Bold signs of the looming bitter strife are writ large for every one to see. India's burgeoning middle class is "reared on a diet of radical consumerism and aggressive greed", says Arundhati Roy. "The greed that is being generated and marketed as a value interchangeable with nationalism can only be sated by grabbing land, water and resources from the vulnerable."

Fidel Castro, on the other hand, recently calculated that more than three billion people in the world are being condemned to a premature death from hunger and thirst. He quoted Argentina's official Telam news agency as issuing a stark warning: "Within hardly 18 years, nearly two billion people will inhabit countries and regions where water might seem a far away memory. Two thirds of the world population could live in places where the lack of water could bring about social and economic tensions that could lead peoples to go to war over the precious blue gold."

In the course of the last 100 years, water consumption has grown at a pace which is more than twice the population growth rate.

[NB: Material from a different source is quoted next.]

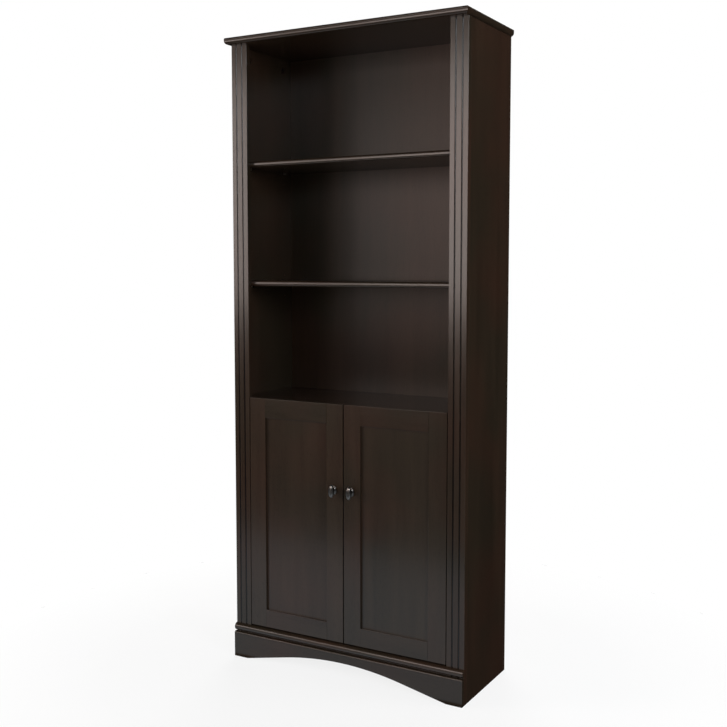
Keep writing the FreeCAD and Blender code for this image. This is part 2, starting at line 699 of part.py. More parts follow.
# Doors: grooved stiles and rails round a thin panel, with knob, hinge cups and bumpers.
groove_y = f"({front} + panel_recess - groove_play)"
groove_wide = "(panel_thick + 2 * groove_play)"
panel_y = f"({front} + panel_recess)"
door_middle = f"(door_meeting_gap / 2 + {door_width} / 2)"
clear_width = f"({door_width} - 2 * stile_width)"
clear_foot = f"({door_foot} + bottom_rail_width)"
clear_height = f"({door_height} - bottom_rail_width - top_rail_width)"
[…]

According to the World Water Council, the number of persons affected by this serious situation will increase to 3.5 billion by the year 2015. Telam says that many regions on this planet suffer from severe water shortage, where the annual rate of cubic meters per person is less than 500.

"An insufficient amount of the precious fluid necessary to produce foodstuffs, the impaired development of industry, urban areas and tourism, and the emergence of health problems are some of the consequences that derive from water shortage," Castro warned.

He lives a stone's throw away from the United States, where the head of the nation recently announced a mega plan to convert foodstuff into industrial fuel, thus adding the prospects of aggravated misery for an already starving multitude. It is already difficult to say if some of these novel ideas are not more rabid than the street dogs that have sent clusters of clueless Indians looking for desparate remedies.